WHAT TO WORK ON :: Pull out every line containing the string "lifts".

GIVEN RECORDS ::
----
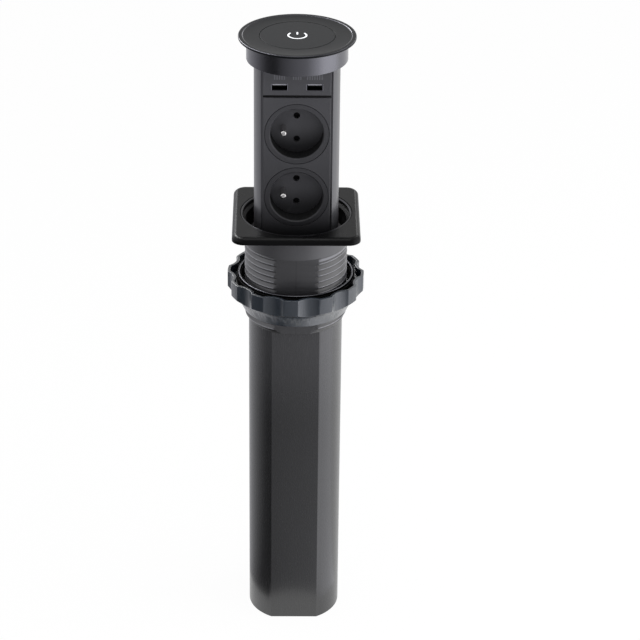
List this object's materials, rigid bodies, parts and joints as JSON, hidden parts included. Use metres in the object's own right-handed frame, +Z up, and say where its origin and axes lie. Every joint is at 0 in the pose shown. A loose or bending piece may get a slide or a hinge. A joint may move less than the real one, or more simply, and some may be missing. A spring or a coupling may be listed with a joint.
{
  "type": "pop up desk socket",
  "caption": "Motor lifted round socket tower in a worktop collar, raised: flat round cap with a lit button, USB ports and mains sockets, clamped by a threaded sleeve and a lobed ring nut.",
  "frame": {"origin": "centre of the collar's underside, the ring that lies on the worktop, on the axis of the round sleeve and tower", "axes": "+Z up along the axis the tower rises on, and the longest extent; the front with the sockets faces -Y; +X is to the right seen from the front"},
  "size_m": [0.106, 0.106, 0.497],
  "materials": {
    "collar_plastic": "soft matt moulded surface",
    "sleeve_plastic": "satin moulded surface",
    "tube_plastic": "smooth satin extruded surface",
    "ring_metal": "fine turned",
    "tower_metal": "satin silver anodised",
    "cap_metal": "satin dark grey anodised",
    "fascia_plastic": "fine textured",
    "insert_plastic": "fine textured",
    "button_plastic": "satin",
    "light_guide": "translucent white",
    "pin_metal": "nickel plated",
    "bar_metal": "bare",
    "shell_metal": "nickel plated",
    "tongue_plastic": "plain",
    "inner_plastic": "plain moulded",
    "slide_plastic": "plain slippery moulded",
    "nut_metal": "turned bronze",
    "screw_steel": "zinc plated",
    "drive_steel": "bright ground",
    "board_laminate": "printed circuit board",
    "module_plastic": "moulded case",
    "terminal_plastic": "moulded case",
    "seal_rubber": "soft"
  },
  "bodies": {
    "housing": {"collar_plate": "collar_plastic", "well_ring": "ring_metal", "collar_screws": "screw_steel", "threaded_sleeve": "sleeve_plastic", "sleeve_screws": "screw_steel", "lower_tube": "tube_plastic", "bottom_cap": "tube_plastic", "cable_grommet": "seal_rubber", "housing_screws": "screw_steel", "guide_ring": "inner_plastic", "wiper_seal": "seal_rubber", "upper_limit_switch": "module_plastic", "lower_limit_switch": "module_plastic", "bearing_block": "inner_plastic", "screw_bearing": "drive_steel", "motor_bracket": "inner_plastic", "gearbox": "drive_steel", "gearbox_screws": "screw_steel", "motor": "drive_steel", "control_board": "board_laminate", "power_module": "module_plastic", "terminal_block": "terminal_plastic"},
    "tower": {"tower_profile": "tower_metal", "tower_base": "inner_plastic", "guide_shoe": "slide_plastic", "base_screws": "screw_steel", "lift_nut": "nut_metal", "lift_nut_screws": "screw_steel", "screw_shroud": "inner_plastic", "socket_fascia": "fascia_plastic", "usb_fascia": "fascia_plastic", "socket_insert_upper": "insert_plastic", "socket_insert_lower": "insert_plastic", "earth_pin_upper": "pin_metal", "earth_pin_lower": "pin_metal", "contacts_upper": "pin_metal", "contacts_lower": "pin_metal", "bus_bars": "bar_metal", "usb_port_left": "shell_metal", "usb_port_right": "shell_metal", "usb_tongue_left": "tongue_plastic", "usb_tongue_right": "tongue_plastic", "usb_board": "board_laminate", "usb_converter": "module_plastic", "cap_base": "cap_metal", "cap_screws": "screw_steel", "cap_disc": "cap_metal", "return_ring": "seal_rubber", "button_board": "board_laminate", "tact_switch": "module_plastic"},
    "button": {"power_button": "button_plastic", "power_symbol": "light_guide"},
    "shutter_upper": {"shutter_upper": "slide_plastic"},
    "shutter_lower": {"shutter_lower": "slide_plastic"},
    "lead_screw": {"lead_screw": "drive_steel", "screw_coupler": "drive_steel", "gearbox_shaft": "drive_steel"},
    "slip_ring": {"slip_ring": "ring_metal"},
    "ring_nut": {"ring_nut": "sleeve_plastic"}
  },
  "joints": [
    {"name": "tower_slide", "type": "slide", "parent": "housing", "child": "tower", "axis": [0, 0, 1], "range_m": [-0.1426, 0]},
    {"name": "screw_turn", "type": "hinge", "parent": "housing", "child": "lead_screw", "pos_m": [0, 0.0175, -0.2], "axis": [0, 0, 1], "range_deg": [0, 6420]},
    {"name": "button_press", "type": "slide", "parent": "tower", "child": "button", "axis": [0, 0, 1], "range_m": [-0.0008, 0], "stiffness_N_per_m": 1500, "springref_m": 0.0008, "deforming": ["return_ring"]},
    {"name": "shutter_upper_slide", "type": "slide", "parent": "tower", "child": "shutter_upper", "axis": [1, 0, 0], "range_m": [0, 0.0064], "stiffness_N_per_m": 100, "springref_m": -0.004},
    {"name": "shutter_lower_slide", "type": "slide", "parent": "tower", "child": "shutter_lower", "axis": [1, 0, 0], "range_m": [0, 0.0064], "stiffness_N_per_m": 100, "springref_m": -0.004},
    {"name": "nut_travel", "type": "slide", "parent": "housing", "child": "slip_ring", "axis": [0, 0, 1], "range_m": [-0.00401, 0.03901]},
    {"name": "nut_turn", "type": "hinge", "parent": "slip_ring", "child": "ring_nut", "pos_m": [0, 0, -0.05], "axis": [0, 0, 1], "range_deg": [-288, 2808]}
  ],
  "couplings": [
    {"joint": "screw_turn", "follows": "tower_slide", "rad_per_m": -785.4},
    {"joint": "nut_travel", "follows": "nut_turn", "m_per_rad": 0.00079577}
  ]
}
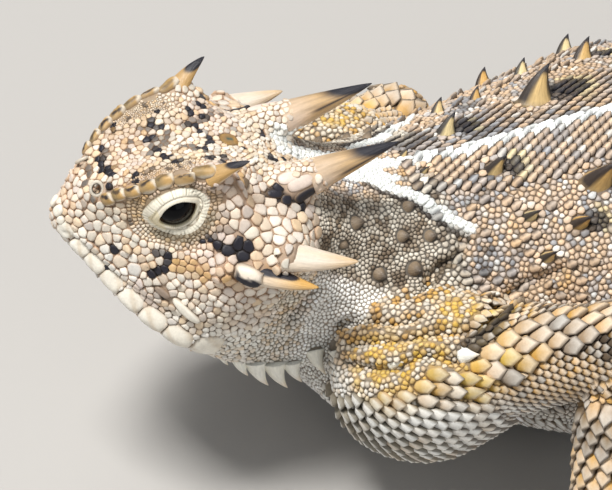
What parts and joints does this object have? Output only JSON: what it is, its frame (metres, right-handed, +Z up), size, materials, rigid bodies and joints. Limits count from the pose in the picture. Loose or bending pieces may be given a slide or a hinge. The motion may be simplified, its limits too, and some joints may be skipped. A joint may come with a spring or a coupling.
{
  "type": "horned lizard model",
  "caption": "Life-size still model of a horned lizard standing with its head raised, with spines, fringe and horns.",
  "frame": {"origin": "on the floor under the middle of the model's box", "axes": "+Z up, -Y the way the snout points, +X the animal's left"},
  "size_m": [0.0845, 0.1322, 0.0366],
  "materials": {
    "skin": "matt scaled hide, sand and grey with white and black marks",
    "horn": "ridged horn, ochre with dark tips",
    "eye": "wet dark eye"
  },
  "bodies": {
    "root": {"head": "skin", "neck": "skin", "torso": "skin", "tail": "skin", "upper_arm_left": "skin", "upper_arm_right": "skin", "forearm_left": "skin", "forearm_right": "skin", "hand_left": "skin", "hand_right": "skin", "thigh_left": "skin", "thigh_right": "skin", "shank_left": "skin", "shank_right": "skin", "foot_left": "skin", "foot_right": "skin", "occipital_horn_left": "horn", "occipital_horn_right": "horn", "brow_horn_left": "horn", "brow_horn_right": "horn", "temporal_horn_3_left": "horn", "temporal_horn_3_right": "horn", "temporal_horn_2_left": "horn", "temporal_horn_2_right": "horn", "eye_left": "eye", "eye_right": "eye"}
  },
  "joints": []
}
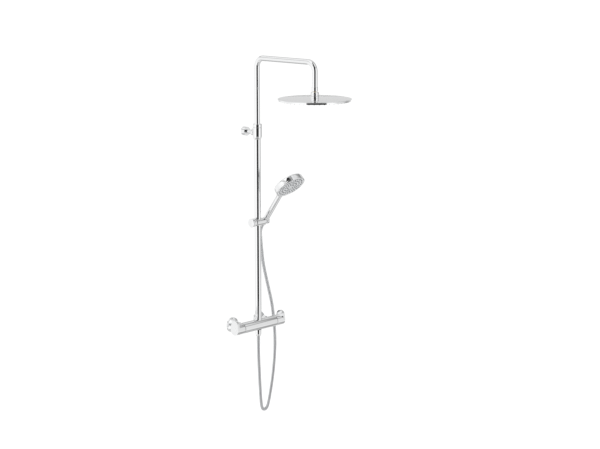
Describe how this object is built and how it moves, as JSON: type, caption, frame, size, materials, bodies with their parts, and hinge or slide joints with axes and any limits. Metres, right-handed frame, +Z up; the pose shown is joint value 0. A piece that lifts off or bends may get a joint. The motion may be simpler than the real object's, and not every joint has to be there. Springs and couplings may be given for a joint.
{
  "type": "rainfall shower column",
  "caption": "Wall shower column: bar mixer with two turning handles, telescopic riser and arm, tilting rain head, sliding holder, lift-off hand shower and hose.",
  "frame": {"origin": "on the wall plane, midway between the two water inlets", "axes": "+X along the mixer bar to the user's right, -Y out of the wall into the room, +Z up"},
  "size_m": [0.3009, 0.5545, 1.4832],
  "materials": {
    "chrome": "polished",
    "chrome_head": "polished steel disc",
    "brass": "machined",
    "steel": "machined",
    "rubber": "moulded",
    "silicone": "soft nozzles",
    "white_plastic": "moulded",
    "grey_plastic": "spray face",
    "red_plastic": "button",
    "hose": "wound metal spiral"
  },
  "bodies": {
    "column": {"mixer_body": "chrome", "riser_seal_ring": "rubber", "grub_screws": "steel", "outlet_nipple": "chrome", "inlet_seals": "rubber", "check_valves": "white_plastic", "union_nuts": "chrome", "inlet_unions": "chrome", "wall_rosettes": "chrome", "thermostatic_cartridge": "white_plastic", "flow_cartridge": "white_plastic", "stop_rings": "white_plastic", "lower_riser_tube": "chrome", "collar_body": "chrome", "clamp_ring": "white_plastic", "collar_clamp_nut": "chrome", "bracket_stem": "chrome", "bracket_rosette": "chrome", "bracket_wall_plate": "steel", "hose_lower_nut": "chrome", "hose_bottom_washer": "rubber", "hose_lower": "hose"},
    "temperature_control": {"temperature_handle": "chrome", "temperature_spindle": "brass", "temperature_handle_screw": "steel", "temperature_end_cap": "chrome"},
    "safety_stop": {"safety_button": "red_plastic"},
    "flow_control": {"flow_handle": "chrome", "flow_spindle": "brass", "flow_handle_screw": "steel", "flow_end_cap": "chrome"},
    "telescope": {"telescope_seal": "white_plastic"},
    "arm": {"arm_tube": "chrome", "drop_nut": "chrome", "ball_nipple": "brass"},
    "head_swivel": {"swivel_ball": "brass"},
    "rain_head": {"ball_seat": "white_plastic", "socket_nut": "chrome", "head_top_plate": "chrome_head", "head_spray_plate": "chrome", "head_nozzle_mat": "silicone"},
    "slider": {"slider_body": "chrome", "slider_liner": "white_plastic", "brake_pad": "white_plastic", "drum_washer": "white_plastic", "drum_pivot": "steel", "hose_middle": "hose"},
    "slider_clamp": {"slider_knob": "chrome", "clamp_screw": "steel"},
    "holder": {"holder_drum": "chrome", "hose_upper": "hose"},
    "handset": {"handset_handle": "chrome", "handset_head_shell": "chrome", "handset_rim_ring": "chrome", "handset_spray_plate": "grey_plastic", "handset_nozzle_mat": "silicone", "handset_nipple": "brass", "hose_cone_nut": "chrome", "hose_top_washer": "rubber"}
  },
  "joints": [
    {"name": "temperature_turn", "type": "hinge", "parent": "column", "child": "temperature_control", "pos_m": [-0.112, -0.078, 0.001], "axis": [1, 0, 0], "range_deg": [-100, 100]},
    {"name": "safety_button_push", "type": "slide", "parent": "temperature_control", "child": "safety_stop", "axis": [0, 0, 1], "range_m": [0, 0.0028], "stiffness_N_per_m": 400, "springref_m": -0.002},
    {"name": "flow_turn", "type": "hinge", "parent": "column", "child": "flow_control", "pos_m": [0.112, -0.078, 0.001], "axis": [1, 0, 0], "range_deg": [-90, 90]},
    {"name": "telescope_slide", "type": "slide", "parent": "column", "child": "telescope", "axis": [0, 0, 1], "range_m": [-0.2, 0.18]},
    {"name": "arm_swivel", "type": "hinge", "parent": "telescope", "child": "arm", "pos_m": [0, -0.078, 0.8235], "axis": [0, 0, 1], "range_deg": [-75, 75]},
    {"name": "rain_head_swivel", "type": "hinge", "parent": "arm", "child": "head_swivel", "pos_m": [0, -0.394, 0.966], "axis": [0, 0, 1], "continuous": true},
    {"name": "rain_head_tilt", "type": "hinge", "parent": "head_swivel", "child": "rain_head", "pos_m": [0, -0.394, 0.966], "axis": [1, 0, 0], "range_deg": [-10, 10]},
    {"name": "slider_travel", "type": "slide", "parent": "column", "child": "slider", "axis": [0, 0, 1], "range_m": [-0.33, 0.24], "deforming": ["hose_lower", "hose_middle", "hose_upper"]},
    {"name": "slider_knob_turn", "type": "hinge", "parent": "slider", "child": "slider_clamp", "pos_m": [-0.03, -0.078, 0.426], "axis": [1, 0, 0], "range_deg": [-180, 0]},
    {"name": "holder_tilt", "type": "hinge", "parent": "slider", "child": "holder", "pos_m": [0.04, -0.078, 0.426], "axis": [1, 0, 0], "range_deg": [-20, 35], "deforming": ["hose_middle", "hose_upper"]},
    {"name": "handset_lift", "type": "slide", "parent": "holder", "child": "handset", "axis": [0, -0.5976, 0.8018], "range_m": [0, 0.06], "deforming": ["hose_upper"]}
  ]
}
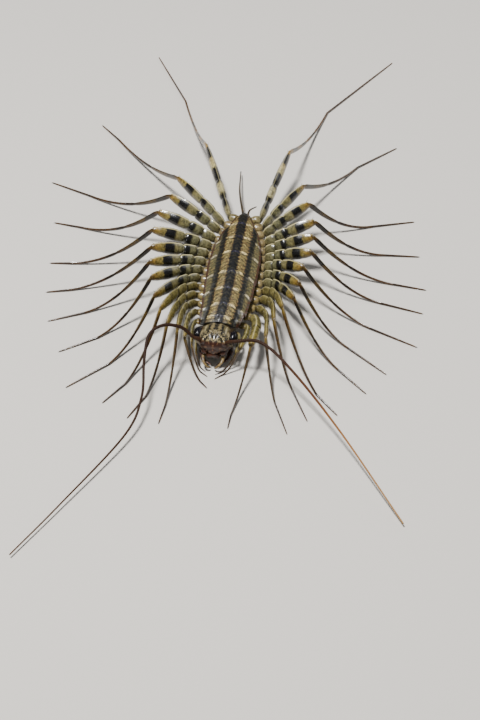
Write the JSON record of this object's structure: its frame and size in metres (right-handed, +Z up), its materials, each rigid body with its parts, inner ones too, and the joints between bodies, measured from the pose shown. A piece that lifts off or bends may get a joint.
----
TASK ANSWER ::
Describe how this object is built and how it moves, as JSON: type, caption, frame, size, materials, bodies with their parts, and hinge or slide joints with axes and any limits. Metres, right-handed frame, +Z up; the pose shown is joint value 0. A piece that lifts off or bends may get a joint. The motion may be simpler than the real object's, and not every joint has to be there. Springs and couplings may be given for a joint.
Write the JSON record of this object's structure: its frame and size in metres (right-handed, +Z up), its materials, each rigid body with its parts, inner ones too, and the joints between bodies, measured from the pose shown. A piece that lifts off or bends may get a joint.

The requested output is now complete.